「音と映像の前衛芸術的作品」2001年宇宙の旅 Cape Godさんの映画レビュー(感想・評価)
音と映像の前衛芸術的作品
総合80点 ( ストーリー:20点|キャスト:60点|演出:85点|ビジュアル:85点|音楽:80点 )
名作だと言われて興味が出て以来何度か観ているが、それでも理解したとは言い難い作品。映画というものは物語の起承転結や展開を理解して楽しむものだと思っていた。しかしそういうことばかりが映画ではないのだということを、この作品を通して理解したようにも思う。こんな作品は抽象的すぎてどうにでも解釈できるから理解が出来るものでもないし、製作者側にも視聴者の完全な理解などおそらく最初から期待してもいないだろう。
未来的で無機質で時に神々しい映像は、美術の意匠と固定カメラを使った撮影方法によって生み出される。時々流れるクラシック音楽とクラシック風な現代の声楽がある一方、人の息遣いや機械の作動音だけで宇宙飛行士の作業を静寂に撮影していく。宇宙の神秘も感じて何か現代美術館の中にでもいったかのような錯覚も覚える。特に「ツァラトゥストラはかく語りき」の、静寂な暗闇から未来の光が差し込んでくるような音作りは絶妙にこの作品に合致している。これは哲学的で抽象的な前衛芸術作品なのだ。映像と音の組み合わせで何かを抽象的に表しそのような雰囲気を作り出すし、視聴者はその世界を構成したものを考えるのではなく感じ取る。物語はその世界を作り出すせいぜい道標に過ぎないのだろう。こんな映画ばかりになると困るが、本作品ではその斬新さと技術の高さにキューブリック監督の才能を感じた。

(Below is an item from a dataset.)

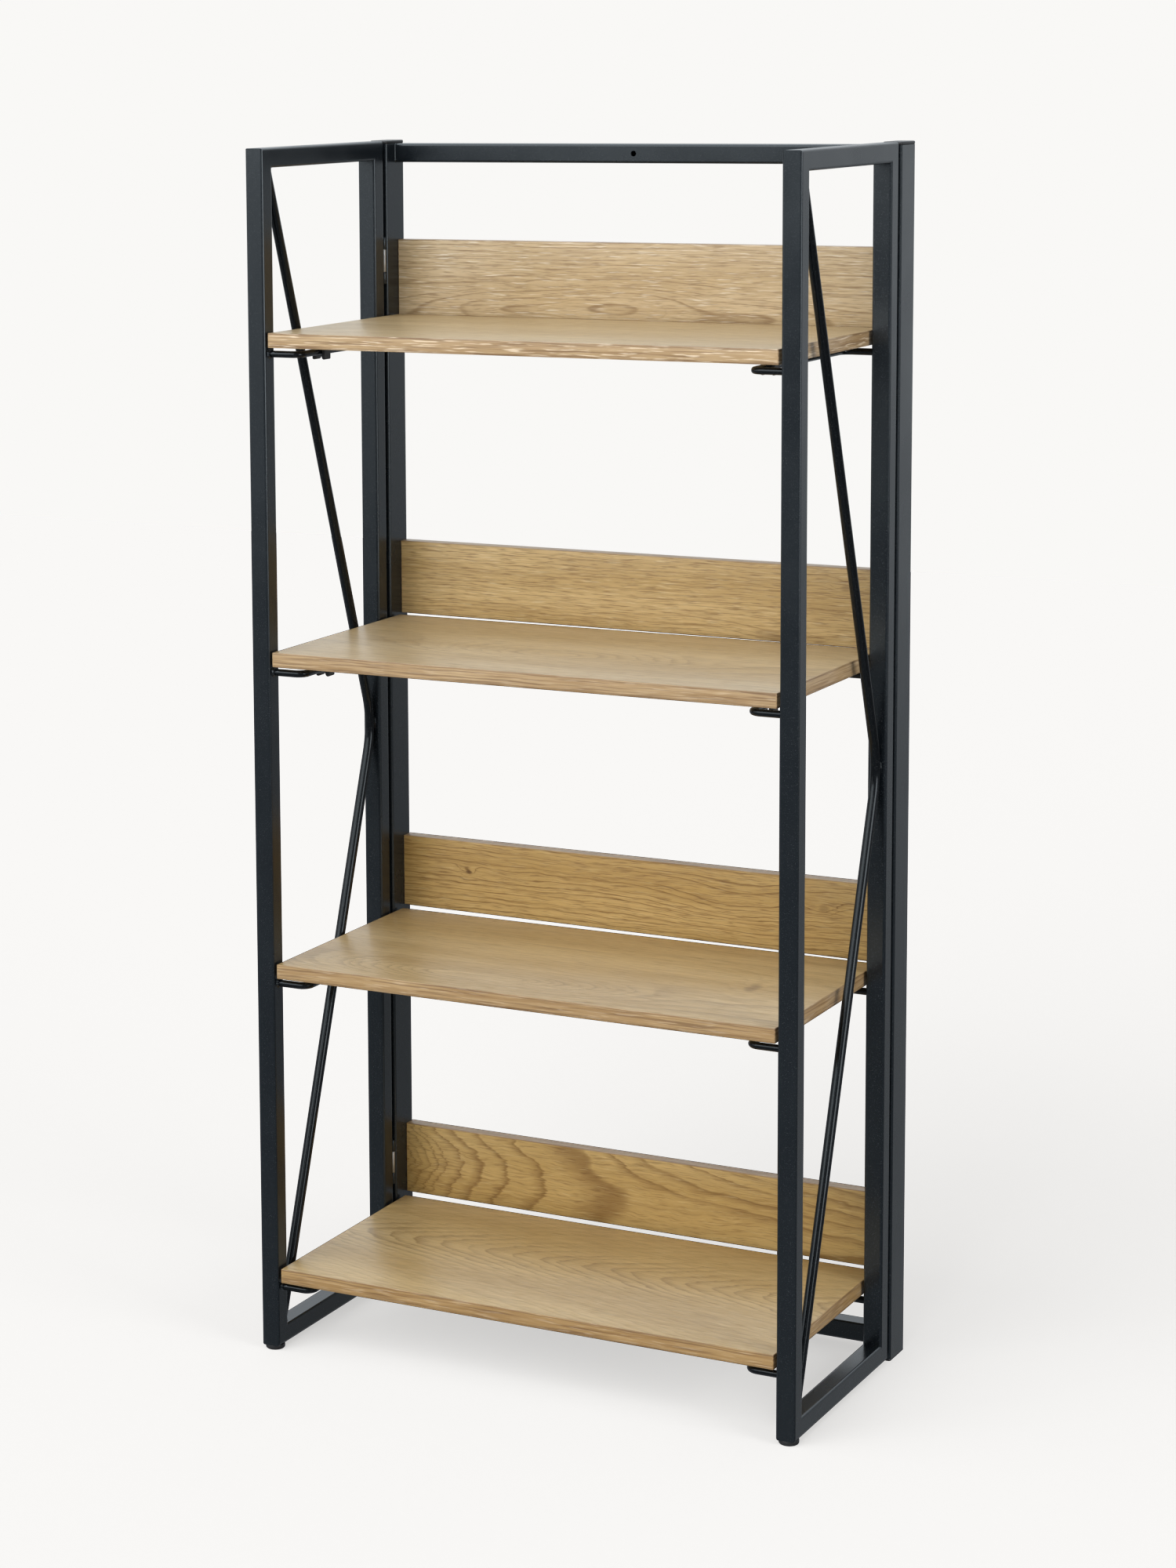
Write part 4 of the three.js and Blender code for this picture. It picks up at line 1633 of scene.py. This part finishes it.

今回は字幕版を観たが、締め出した宇宙飛行士に侵入され立場が逆転した後で、HALの感情のない落ち着いた喋りでまず自己弁護をして言い訳をしてお願いをしてそれでも宇宙飛行士の行動を止めることが出来なくて、最後に「怖い(I'm afraid)」と言う感情を繰り返し表すのが、日本語よりも英語の科白を直に聞いた方が良いと思った。冒頭では猿が道具を使い人類になり文明を築き上げた。しかしここで機械が知能のみならず意志と感情を持ち行動する姿を目のあたりにして、人類の進化の延長に人類を脅かすかもしれない新たな生命体の誕生に、静かな恐怖と緊張があった。